The Perseids regularly produce 50 to 150 meteors per hour -- more than 1 per minute -- under dark skies. There have been years when they produced only a handful, and other years when the count soared above 200 per hour. The first records of the shower date back to 36 A.D., with a Chinese account of "more than 100 meteors" being sighted one early morning.

This year's peak hourly rate is expected to be on the low end of the range, likely around 50.

The best times to watch will be the overnight hours on Aug. 11/12 and Aug. 12/13, astronomers say. The peak is forecast to occur Aug. 12, between 14h and 17h UT, or Universal Time, said Arlt. Unfortunately, that's 10 a.m. to 1 p.m. EDT. Observers in Hawaii should see the peak under dark skies in the very morning of August 12, and parts of eastern Asia will see the peak fall during night hours, Arlt said.

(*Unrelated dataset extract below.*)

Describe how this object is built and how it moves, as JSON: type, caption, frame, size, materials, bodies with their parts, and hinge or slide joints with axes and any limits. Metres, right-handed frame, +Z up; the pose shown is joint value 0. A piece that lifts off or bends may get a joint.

"Those who have dry transparent air may be able to see up to 50 Perseids an hour," during the peak, said Robert Lunsford of the American Meteor Society. Hazy humid conditions would reduce that count.

A dozen or more per hour could also be visible a night or two before the peak, and then a night or two after. The shower continues through about Aug. 22, by which time it will have wound back down to just 1 to 2 meteors per hour.

Also, up to 10 shooting stars not associated with the Perseids occur every hour of every night this time of year. These other meteors, which are typically not as bright as the Perseids, can approach from any direction in the sky.